Then we started off with the two simultaneous sessions "People and Their Books" and "Information Extraction". I attended the second session. The first paper was “Online Person Name Disambiguation with Constraints” presented by Madian Khabsa (PSU, PA). The goal of his work is to map the name mentioned to the real world people. They found that 11%-17% of the queries in search engines are personal names. He mentioned that two issues are not addressed: adding constraints to the clustering process and adding the data incrementally without clustering the entire database. The challenge they faced was redundant names. When constraints are added they can be useful in digital library where user can make corrections. Madian described constraint-based clustering algorithm for person name disambiguation.


Sawood Alam (ODU, VA) (@ibnesayeed) followed Madian with his paper “Improving Accessibility of Archived Raster Dictionaries of Complex Script Languages”. He mentioned that general online book readers are not suitable for scanned dictionary. They proposed an approach of indexing scanned pages of a dictionary that enables direct access to appropriate pages on lookup. He implemented an application called Dictionary Explorer where he indexed monolingual and multilingual dictionaries, with speed of over 20 pages per minute per person.



Next, Sarah Weissman (UMD, Maryland) presented “Identifying Duplicate and Contradictory Information in Wikipedia”. Sara identified sentences in wiki articles that are identical. She randomly selected 2k articles and manually identified them. She found that 45% are identical, 30% are templates, 13.15% are copy editing, 5.8% are factual drift, 0.3% are references and 4.9% are other pages.
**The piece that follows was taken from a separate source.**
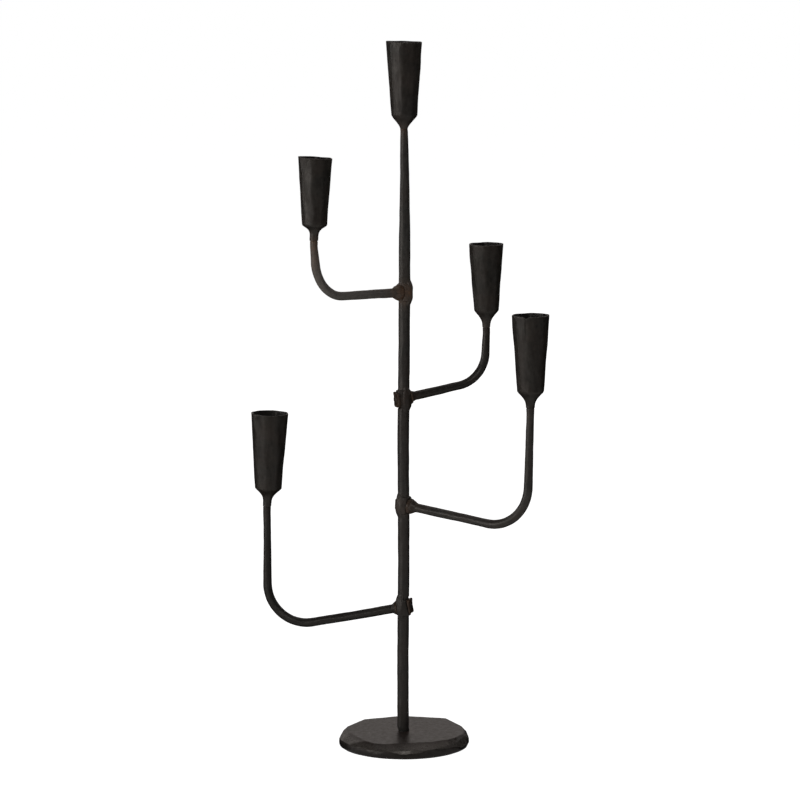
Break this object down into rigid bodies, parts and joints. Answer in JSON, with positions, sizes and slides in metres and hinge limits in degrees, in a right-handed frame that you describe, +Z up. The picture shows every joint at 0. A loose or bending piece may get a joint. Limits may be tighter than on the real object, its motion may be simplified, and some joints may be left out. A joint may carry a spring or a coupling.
{
  "type": "candelabrum",
  "caption": "Forged iron tree candelabrum: round foot, tapering stem, staggered J-shaped arms riveted through drifted eyes, each ending in a tapered rolled cup for a candle.",
  "frame": {"origin": "centre of the foot's flat underside", "axes": "+Z up along the stem; +X to the right and -Y towards the viewer when the object is seen from the front"},
  "size_m": [0.2962, 0.1663, 0.7086],
  "materials": {
    "forged_bar": "forged, oil-blackened, satin",
    "rolled_sheet": "planished, oil-blackened, satin",
    "forged_ring": "forged, oil-blackened, brown from the fire",
    "foot_plate": "hammered edge, waxed brown-black"
  },
  "bodies": {
    "stand": {"foot": "foot_plate", "stem": "forged_bar", "top_cup": "rolled_sheet"},
    "upper_left_branch": {"upper_left_arm": "forged_bar", "upper_left_cup": "rolled_sheet", "upper_left_collar": "forged_ring", "upper_left_burr": "forged_ring"},
    "upper_right_branch": {"upper_right_arm": "forged_bar", "upper_right_cup": "rolled_sheet", "upper_right_collar": "forged_ring", "upper_right_burr": "forged_ring"},
    "lower_right_branch": {"lower_right_arm": "forged_bar", "lower_right_cup": "rolled_sheet", "lower_right_collar": "forged_ring", "lower_right_burr": "forged_ring"},
    "lower_left_branch": {"lower_left_arm": "forged_bar", "lower_left_cup": "rolled_sheet", "lower_left_collar": "forged_ring", "lower_left_burr": "forged_ring"}
  },
  "joints": [
    {"name": "upper_left_swivel", "type": "hinge", "parent": "stand", "child": "upper_left_branch", "pos_m": [0, 0, 0.4603], "axis": [-0.7065, -0.7065, 0.0419], "range_deg": [-90, 90]},
    {"name": "upper_right_swivel", "type": "hinge", "parent": "stand", "child": "upper_right_branch", "pos_m": [0, 0, 0.3538], "axis": [0.9415, 0.2878, 0.1754], "range_deg": [-90, 30]},
    {"name": "lower_right_swivel", "type": "hinge", "parent": "stand", "child": "lower_right_branch", "pos_m": [0, 0, 0.2456], "axis": [0.8614, -0.4974, -0.1028], "range_deg": [-90, 90]},
    {"name": "lower_left_swivel", "type": "hinge", "parent": "stand", "child": "lower_left_branch", "pos_m": [0, 0, 0.141], "axis": [-0.9438, 0.2529, -0.213], "range_deg": [-90, 90]}
  ]
}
The last presenter in this session is Min-Yen Kan (National University of Singapore, Singapore) (@knmnyn) presenting “Scholarly Document Information Extraction using Extensible Features for Efficient Higher Order Semi-CRFs”. He introduced the notion of extensible features for higher order semi-CRFs that allow memorization to speed up inference algorithms.


The papers in the other concurrent session that I was unable to attend were:

After the Research at Google-sponsored Banquet Lunch, Sally Jo Cunningham (University of Waikato, NZ) introduced the first panel "Lifelong Digital Libraries" and then the first speaker Cathal Gurrin (Dublin City University, Ireland)(@cathal). His presentation was titled "Rich Lifelong Libraries". He started off with using wearable devices and information loggers to automatically record your life in details. He gave examples of devices such as Google Glass or Apple’s iWatch that are currently in the market that record every moment. He has gathered a digital memory of himself since 2006 by using a wearable camera. The talk he gave was similar to a talk he gave at 2012 titled "The Era of Personal Life Archives".

The second speaker was Taro Tezuka (University of Tsukuba, Japan). His presentation was titled "Indexing and Searching of Conversation Lifelogs". He focused on search capability and that it is as important as storage capability in lifelong applications. He mentioned that cleaver indexing of recorded content is necessary for implementing a useful lifelong search systems. He also showed the LifeRecycle which is a system for recording and retrieving conversation lifelogs, by first recording the conversation, then providing speech recognition, after that store the result and finally search and show the result. He mentioned that the challenges that faces a person to allow being recorded is security issues and privacy.

The last speaker of the panel was Håvard Johansen (University of Tromso, Norway). First they started with definitions of lifelogs. He also discussed the use of personal data for sport analytic, by understanding how to construct privacy preserving lifelogging. After the third speaker the audience asked/discussed some privacy issues that may concern lifelogging.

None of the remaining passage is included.